![Ten Cambodian environmental activists receive prison sentences of 6-8 years each](https://th-i.thgim.com/public/incoming/p65xeg/article68360771.ece/alternates/LANDSCAPE_1200/Cambodia_Environmental_Activists_52410.jpg)
Ten Cambodian environmental activists receive prison sentences of 6-8 years each
The Hindu
Cambodian environmental activists sentenced to six years in prison for conspiring against the state.
Ten members of a Cambodian environmental activist group that campaigned against destructive infrastructure projects and alleged corruption were each sentenced on Tuesday to six years in prison on charges of conspiring against the state.
Three of the members of the group Mother Nature Cambodia were also convicted of insulting Cambodian King Norodom Sihamoni, for which they were sentenced to an additional two years in prison, giving them a total of eight years behind bars.
Only five of the defendants attended the trial and the others were convicted in absentia. They included four Cambodians whose whereabouts are unknown and Alejandro Gonzalez-Davidson, a Spanish national who co-founded the group and was deported in 2015 and barred from ever returning to Cambodia.
The five who attended the trial were arrested outside the court after the verdict and sentences were issued. They had marched to the Phnom Penh Municipal Court with supporters, dressed in traditional white clothing worn at funerals, which they said represented the death of justice in Cambodia.
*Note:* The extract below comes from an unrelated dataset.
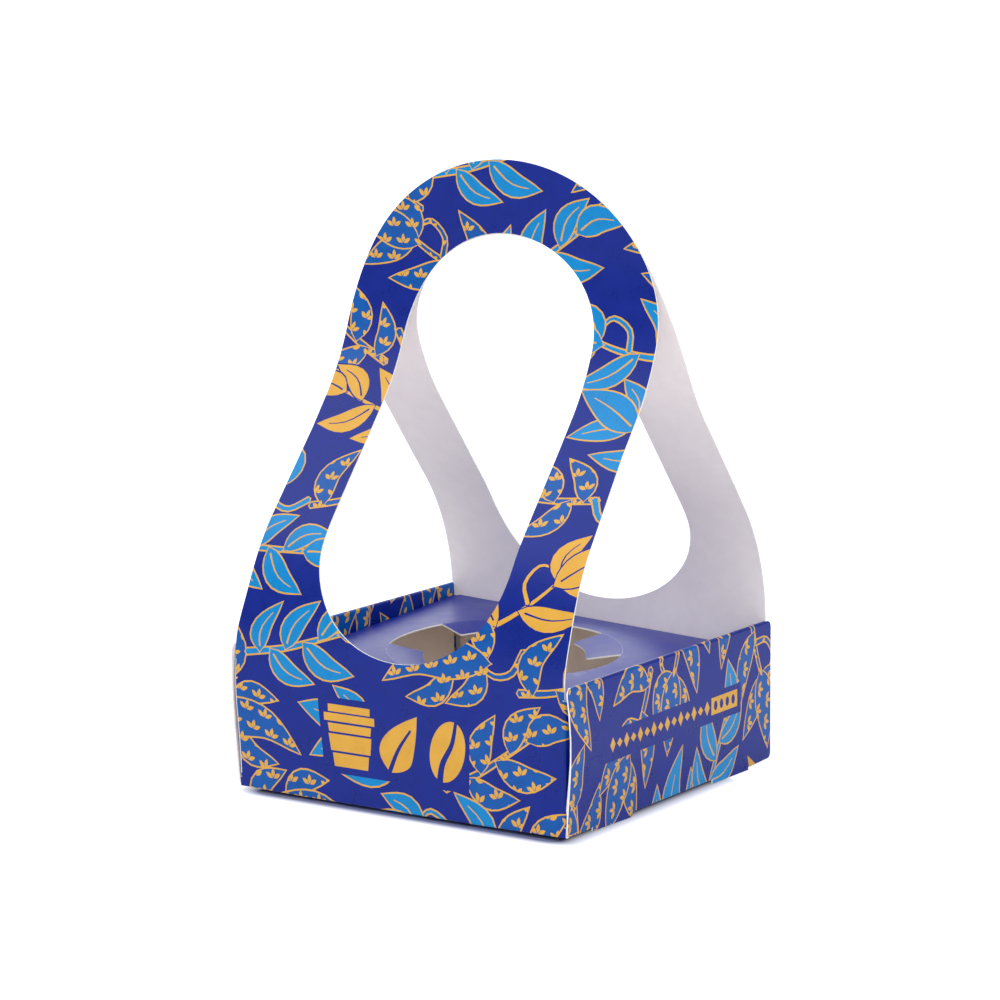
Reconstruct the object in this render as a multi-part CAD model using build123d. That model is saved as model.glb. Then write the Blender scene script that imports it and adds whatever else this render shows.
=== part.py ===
from build123d import *

import math
import os
from dataclasses import dataclass

# A carrier for one take-away cup, folded from two sheets of solid board.
# The carrier sheet is a tray whose front and rear walls run on upwards as two
# arched handles that meet at the top. The cup insert is a deck with a round
# cup hole and four holding flaps, and it stands inside the tray.
# Lengths are millimetres and angles are degrees. X runs across the tray from
# side wall to side wall, Y from the front to the rear, Z up. The origin is on
# the ground under the middle of the tray.

# The sheet
BOARD = 0.6
CREASE_RADIUS = 0.4
SLIT = 0.3

# The tray
WIDTH = 150.0
DEPTH = 146.0
WALL_HEIGHT = 55.0
WALL_CORNER_RADIUS = 2.5
TUCK_CLEARANCE = 0.15
LEAF_LIFT = 0.15
ROLL_CLEARANCE = 0.5

# The feet, cut out of the base and left standing below it
FOOT_DROP = 2.0
FOOT_LENGTH = 27.0
FOOT_SPACING = 85.0
SLOT_WIDTH = 3.0
TAB_CLEARANCE = 1.0

# The corner flaps of the front and rear walls, tucked between the wall leaves
CORNER_FLAP_LENGTH = 35.0
CORNER_FLAP_TAPER = 6.0
CORNER_FLAP_MARGIN = 3.0

# The handles, seen from the side
WALL_LEAN = 2.5
LEG_SLOPE = 38.4
LOWER_CURVE_RADIUS = 82.0
UPPER_CURVE_RADIUS = 95.0
MEETING_SHIFT = 1.5
MEETING_GAP = 0.3

# The handles, seen from the front: heights are above the underside of the base
FRONT_LEG_HALF = 70.5
FRONT_TAPER_HEIGHT = 133.0
FRONT_ARCH_CENTRE = 170.0
FRONT_ARCH_TOP = 237.0
FRONT_HOLE_HALF = 43.2
FRONT_HOLE_CENTRE = 167.0
FRONT_HOLE_TOP = 209.1
FRONT_HOLE_BOTTOM = 55.0
REAR_LEG_HALF = 75.3
REAR_TAPER_HEIGHT = 113.0
REAR_ARCH_CENTRE = 156.0
REAR_ARCH_TOP = 236.5
REAR_HOLE_HALF = 46.0
REAR_HOLE_CENTRE = 164.0
REAR_HOLE_TOP = 208.5
REAR_HOLE_BOTTOM = 56.3
HOLE_BEND_CENTRE = 96.0

# The cup insert
DECK_HEIGHT = 46.8
INSERT_CLEARANCE = 0.4
INSERT_LIFT = 0.1
CORNER_NOTCH = 2.4
CUP_HOLE_DIAMETER = 91.4
CUP_FLAP_LENGTH = 14.3
CUP_FLAP_ROOT_ANGLE = 43.0
CUP_FLAP_TIP_ANGLE = 43.0
CUP_FLAP_DROOP = 10.0

# What follows from the sizes above
OUTER_CREASE = CREASE_RADIUS + BOARD
LEAF_GAP = BOARD + 2 * TUCK_CLEARANCE
ROLL_RADIUS = BOARD + LEAF_GAP / 2
BASE_UNDERSIDE = FOOT_DROP
BASE_TOP = BASE_UNDERSIDE + BOARD
WALL_TOP = BASE_UNDERSIDE + WALL_HEIGHT
OUTER_LEAF_INSIDE = WIDTH / 2 - BOARD
INNER_LEAF_FACE = WIDTH / 2 - 2 * ROLL_RADIUS
PANEL_HALF = OUTER_LEAF_INSIDE - TUCK_CLEARANCE
LEAN = math.radians(WALL_LEAN)
SLOPE = math.radians(LEG_SLOPE)


@dataclass(frozen=True)
class Run:
    """A flat stretch of a folded strip."""

    length: float


@dataclass(frozen=True)
class Bend:
    """A bend of a folded strip: radius of the drawn face, angle to the left."""

    radius: float
    angle: float


def unit(heading: float) -> Vector:
    """Return the unit vector that points along a heading in degrees."""
    return Vector(math.cos(math.radians(heading)), math.sin(math.radians(heading)))


def folded_strip(start: Vector, heading: float, moves: list, thickness: float) -> Face:
    """Draw the section of a folded sheet from the course of one of its faces.

    The sheet lies to the left of the drawn face, or to its right where the
    thickness is negative.
    """
    drawn, other = [], []
    place = start
    for move in moves:
        offset = place + unit(heading + 90) * thickness
        if isinstance(move, Run):
            end = place + unit(heading) * move.length
            end_offset = end + unit(heading + 90) * thickness
            drawn.append(Line(place, end))
            other.append(Line(offset, end_offset))
        else:
            side = math.copysign(1, move.angle)
            centre = place + unit(heading + 90) * side * move.radius
            middle = centre - unit(heading + move.angle / 2 + 90) * side * move.radius
            end = centre - unit(heading + move.angle + 90) * side * move.radius
            heading += move.angle
            middle_offset = middle + unit(heading - move.angle / 2 + 90) * thickness
            end_offset = end + unit(heading + 90) * thickness
            drawn.append(ThreePointArc(place, middle, end))
            other.append(ThreePointArc(offset, middle_offset, end_offset))
        place = end
    first_cap = Line(start, other[0] @ 0)
    last_cap = Line(drawn[-1] @ 1, other[-1] @ 1)
    return make_face([*drawn, last_cap, *other, first_cap])


def slab(low: tuple, high: tuple) -> Part:
    """Return a box from its lowest corner to its highest."""
    size = [b - a for a, b in zip(low, high)]
    middle = [(a + b) / 2 for a, b in zip(low, high)]
    return Pos(*middle) * Box(*size)


def both_sides(part: Part) -> Part:
    """Return a part with its mirror image across the middle plane of the tray."""
    return part + mirror(part, about=Plane.YZ)


def panel_face(height: float) -> float:
    """Return how far out the printed face of a leaning wall is at a height."""
    rise = height - BASE_UNDERSIDE - OUTER_CREASE
    return DEPTH / 2 - OUTER_CREASE + OUTER_CREASE / math.cos(LEAN) - rise * math.tan(LEAN)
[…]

Phun Keoraksmey, a 22-year-old member of the group whose mother was by her side, said she was prepared to go to prison.
“But I never want to go back to jail because I never did anything wrong. But I will never run from what I am responsible for. I chose this way, I chose this path,” she said.
The Cambodian human rights group Licadho called the verdict “very disappointing.” “Today, the court has ruled that youth activists fighting for environmental protections and democratic principles are in effect acting against the state,” it said. “It is astounding that Cambodian authorities are convicting youth activists who are advocating for clean water in Phnom Penh, protecting mangrove forests in Koh Kong and warning against the privatisation of land in protected areas and presenting it as an attack against the state.” The group last year was the co-winner of the Right Livelihood Award, sometimes characterised as the “Alternative Nobel,” issued by a Stockholm-based foundation to organisations and individuals working to “safeguard the dignity and livelihoods of communities around the world.” Three members of the group who were in jail at that time were denied permission by Cambodian court authorities to travel to Sweden to accept the award.